As someone who incubates a lot of eggs, I rarely have batches that result in a single hatchling. When I do, I have usually been fortunate enough to have species- and age-appropriate surrogates that can step in and be a pal to the hatchling. But in this case, it simply didn’t work out that way…

It began with two goose eggs making it to lockdown. It’s a terrible place to be, knowing that both eggs must hatch (despite the rigors and challenges of the hatching process) or there will be a very lonely gosling. Because of the risk, I prefer not to set small batches of eggs; however, the geese stopped laying due to molt and I was left with a small number. I chose to take the risk and hope for the best.

On hatching day, one egg contained a gosling that was peeping loudly. At first, I was puzzled by just how loud it sounded, since there was no visible external pip; then, I realized that the pip was on the bottom of the egg, facing the incubator floor. The gosling was strong (and had a good pair of lungs, for sure), a positive sign. After another day, the gosling hatched.

The other egg had moved more prior to hatching day and was slightly sideways in the incubator. I hoped that it, too, would pip and hatch soon. Sadly, though – and despite a “safety hole” made in the air cell after it had internally pipped – the gosling failed to hatch. There are myriad causes for a late-stage death like this, but it always hits hard…the phrase “so close, and yet so far” comes to mind. The gosling was well-formed, but improperly positioned for hatch in the egg – the egg was also rather narrow, which may have contributed to the malposition. It was deeply disappointing, but I reminded myself that there was a healthy gosling that needed to be attended to – and I needed to figure out how to keep it happy without a gosling friend. The cries of a lonely gosling are heart-rending, and I believe that some animals can even die from loneliness. I was determined to prevent another loss from happening.

If it had been an option, I would have preferred to pair the gosling with a young duckling companion, but our ducklings were all too old to be placed with a newly-hatched gosling. There were some older chicks, closer in size, but they’d only been with other chicks since hatch and it just didn’t seem prudent, either, because older chicks can be pecky. That left a small group of chicks that were a few days older. The chicks are Silverudd’s Blue, a lovely, light breed, similar in size to Cream Legbars (which contributed to their genetics). At first, I tried placing two chicks in with the gosling, but the chicks just stuck together, shying away from the gosling. Since that didn’t work, I tried putting one chick – a confident one – in with the gosling by itself. After some noodling by the gosling, which the chick tolerated, and some reciprocal foot-pecking (hey, your feet look like flippers!) by the chick, the two settled down and seemed to be getting along. Worries that the chick was too small and could be accidentally injured by the gosling’s uncoordinated running around were revealed to be unfounded. They cuddled together under their heat source (a Mama Heating Pad with wooly socks to snuggle into) , and the chick (I’m guessing it’s a cockerel by its behavior) began showing the gosling (a goose by coloring) where the food was, excitedly chirping. It seemed like the two would be ok.
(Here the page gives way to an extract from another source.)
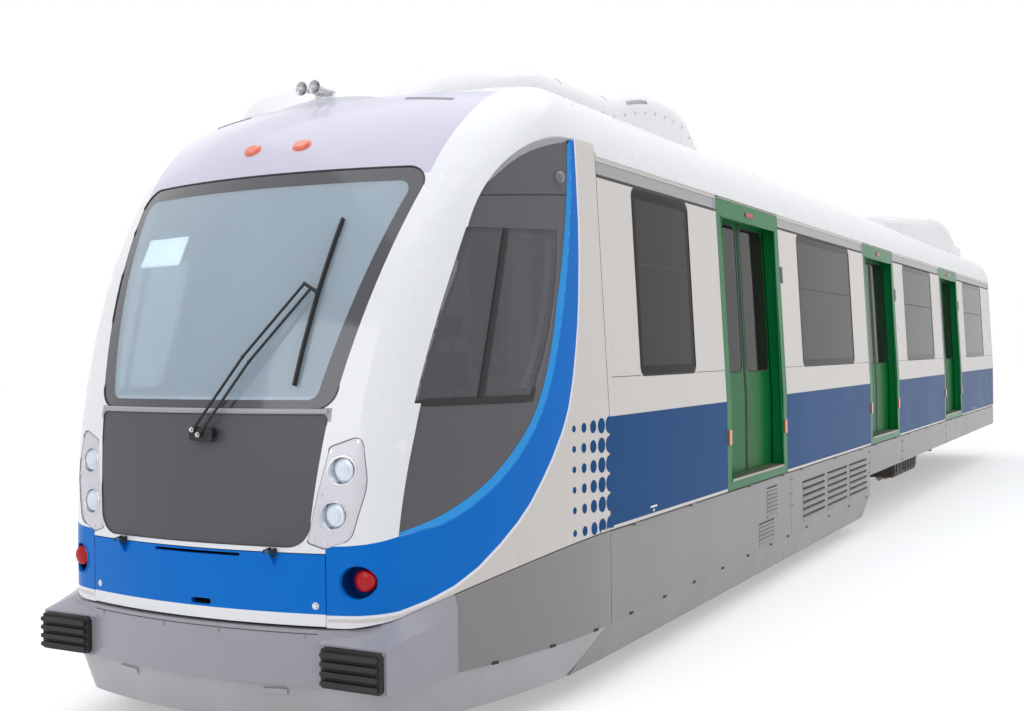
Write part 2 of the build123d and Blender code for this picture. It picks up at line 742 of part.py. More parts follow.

It’s been a week since the gosling, Puanani, hatched. Her chick companion, Kalani, is three days older than her. We’ve been taking trips outside for exercise, fresh air, and enrichment. It’s been remarkable watching how having a companion of a different species has shaped each: Pua is gentler with Kalani than she would be with another gosling, as if she knows he’s more delicate; Kalani sprints to keep up with Pua, since she tears around at full speed, and he cries when he can’t see her (and sometimes that’s just because she’s taking a nap under the heating pad), only quieting when he finds her. When Pua nibbles on something, Kalani runs over to see what it is, and to try to sample it, too.

The future for these two holds many unknowns, like will one “outgrow” the other and no longer want to spend time with their friend? Will either be confused about appropriate mates? Will Pua be able to join the gaggle someday, and will Kalani successfully integrate into a flock? Honestly, only time will tell. I’ll try to introduce these two to other fowl as they get older to make future transitions easier, but they may be friends for a long time…and so far, they seem perfectly fine with it.


Note: this post was written several weeks ago, but not published. I re-read it today and decided to finally post it. More timely updates to come!